Dennoch ist das Buch „Die Tochter des Kommunisten“ kein autobiographisches  memoir, sondern ein Roman, und geschrieben hat ihn die 1981 in Madrid geborene Schriftstellerin Aroa Moreno Durán. In Spanien preisgekrönt und gleichermaßen ein Kritiker- und Publikumserfolg, ist nun auch in der deutschen Übersetzung zu erfahren, was Literatur, die ihren Namen verdient, alles vermag: Mit Empathie und Genauigkeit andere Länder, Zeiten und Milieus glaubwürdig darzustellen und sich mit Respekt und Neugierde andere Perspektiven anzueignen.
Denn tatsächlich ist dieser keineswegs episch überfrachtete, sondern in lakonisch-suggestiven Sätzen geschriebene Roman wieder einmal ein wunderbares Beispiel dafür, dass sich just mit der so häufig bigott bekrittelten „kulturellen Aneignung“ neue Erfahrungwelten entdecken lassen. 
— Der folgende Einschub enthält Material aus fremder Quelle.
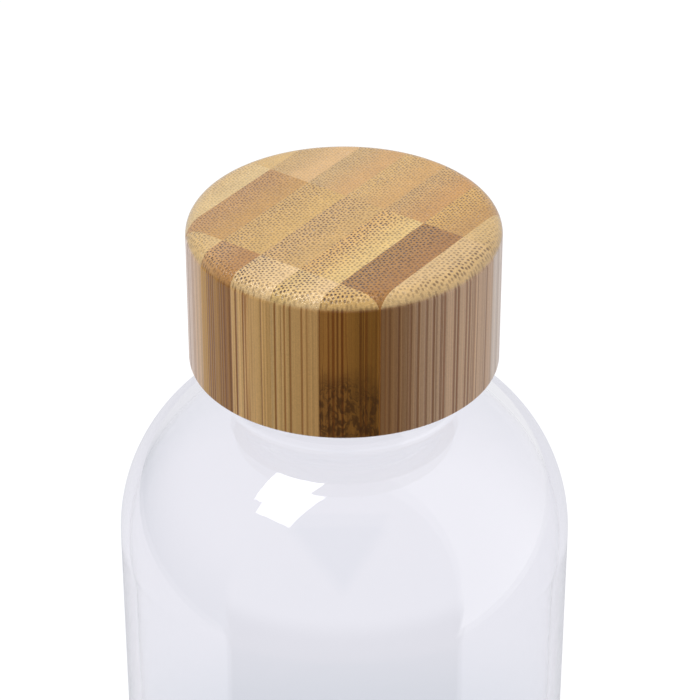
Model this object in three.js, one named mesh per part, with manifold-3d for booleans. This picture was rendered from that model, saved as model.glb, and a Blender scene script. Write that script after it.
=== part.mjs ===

Die Liebe führt ins schwäbische Backnang 

Schließlich lernt die Protagonistin einen gleichaltrigen Westdeutschen kennen, erspürt den Hauch einer anderen Welt und wagt deshalb die „Republikflucht“, mit falschen Papieren via Tschechoslowakei. So landet Katia schließlich im schwäbischen Backnang, die Hochzeitsreise führt alsdann in den Schwarzwald, während der kriegsverehrte Schwiegervater und die Leute im Ort die „Spanierin“ eher misstrauisch beäugen. Und auch hier: Keine dick aufgetragenen Klischees, sondern weiterhin der präzise und irritiert bleibende Blick der Protagonistin, die sich nun einer weiteren, wenn auch ganz anders gearteten Fremdheitserfahrung ausgesetzt sieht.
Zwei Kinder werden geboren und die lustlos gewordene Ehe schließlich geschieden;  auch ein Urlaubsbesuch im spanischen Dorf von Katias Eltern hatte die Beziehung nicht kitten können, sondern des Gefühl der Ortlosigkeit nur noch verstärkt. Ein paar Jahre zuvor hatte Katia überdies bei einem abrupten Telefonanruf ihrer Schwester erfahren, dass Papá in Ostberlin verstorben war.
Nach Mauerfall und Wiedervereinigung gibt es dann die Möglichkeit, wieder in den Osten zu reisen, doch diesmal reist man als Leser eher skeptisch mit: zu kurzatmig das (womöglich mit Seitenblick auf eine mögliche Verfilmung) beschriebene Geschehen. Eine Brachlandschaft, in der das Wohnhaus ihrer Kindheit freilich noch vorhanden ist, die verbitterte Schwester, die an den Rollstuhl gefesselte demente Mutter und dazu ein Koffer mit den Stasiunterlagen über den Vater: Dieser war Informant des Geheimdienstes gewesen, hatte andere Exilspanier gezielt bespitzelt und musste schließlich für die Flucht seiner Tochter sogar mit Gefängnis büßen. Eine durchaus plausible Jahrhundertgeschichte, die nun leider auf allzu wenigen Schluss-Seiten abgehandelt wird. Andererseits: Es sind gewiss nicht die schlechtesten Bücher, an denen lediglich zu monieren ist, dass sie ein wenig zu früh enden.